The light-up dance space acts as a touchscreen. To make this game even more accurate, it uses sensors to detect your motion while you dance.
This game is just too fun to play alone. Luckily, the folks at Konami were smart enough to make the dance floor big enough to hold two players. You can even record your dance with the built-in camera and share it on social media.
4. Initial D Arcade Stage
If you’ve ever watched Initial D, you’ve likely tried (and failed) at expertly drifting your car around a tight turn.
You probably don’t have the right type of car or the skill of Takumi Fujiwara, but you’re not out of luck—hop into the driver’s seat with Initial D Arcade Stage and experience drifting for yourself. The experience may be simulated, but the adrenaline is real.
Choose and customize several drift-ready cars such as the Toyota AE86, Nissan Skyline GT-R, Mazda RX-7, and more. Race against characters from the anime in story mode, or try to beat the clock in time attack.
The newest version of Initial D Arcade Stage features tag-team mode and online battles as well.
5. Wonderland Wars
Wonderland Wars is a unique arcade game for a couple of reasons. For one, it’s an arcade MOBA, and you don’t see that very often. It also incorporates a stylus and one joystick, instead of buttons or a regular touchscreen.
When you start the game, you get to choose which characters will join your team of four. Each of the 20 fairytale-themed characters has different abilities and stats, so you need to choose wisely.
Farm NPCs to level up, and eliminate the members of your opponent’s team as you work to destroy their castle.

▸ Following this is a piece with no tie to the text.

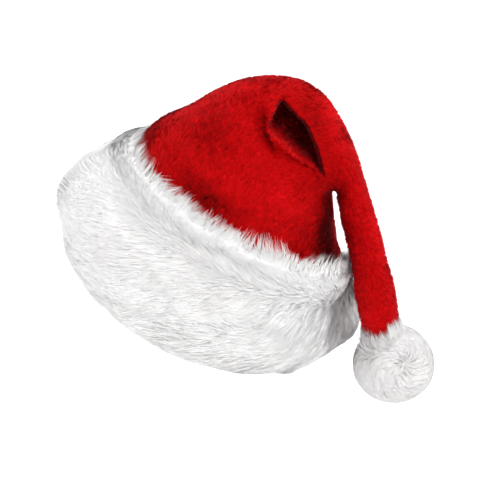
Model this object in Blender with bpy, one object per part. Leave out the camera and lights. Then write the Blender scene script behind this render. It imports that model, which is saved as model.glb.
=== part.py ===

6. Mobile Suit Gundam: Bonds of the Battlefield
It’s hard not to imagine yourself piloting your very own mobile suite after watching the Gundam anime series or building Gunpla models. When you take a seat inside this Gundam game’s P.O.D. (panoramic optical display), you can finally fulfill your mech-driving fantasy.
The three screens show you the perspective of a pilot from the inside of a mobile suit.
To make the experience even more realistic, you get to use foot pedals and joysticks, and you can even plug in your own pair of headsets to communicate with your teammates. Each epic battle takes place online and lasts about ten minutes long.
7. Maimai Murasaki
When you see several Maimai Murasaki cabinets lined up in a row, you’ll think that you just stepped into a laundry mat. The cabinet resembles a washing machine, but don’t worry, this chaotic rhythm game has nothing to do with cleaning clothes.
The circular touchscreen shows objects that quickly float toward the screen’s rim. To win the game, you have to touch the screen in time with the objects’ movement and the rhythm of the music.
Make sure to pay attention—the color of each object tells you whether you need to tap, slide, or hold the screen.
8. Gunslinger Stratos
Not only does Gunslinger Stratos have addicting gameplay, but it also has an intriguing storyline.
This third-person shooter takes place in 2115 when Japan has been separated into two different worlds. You play as one of the gunslingers who’s responsible for taking part in Operation Stratos, a plan to go back in time and change the past.
During the game, you control your character and fire your weapon using the gun controllers. Shoot the enemy team as you attempt to survive each round.
Will East Ever Meet West?
Some arcades, like Round One, have imported Japanese arcade games to the States’. However, we still lack a number of Japanese arcade games (and arcades in general). Whether more of them will come to America? We can only wait and see.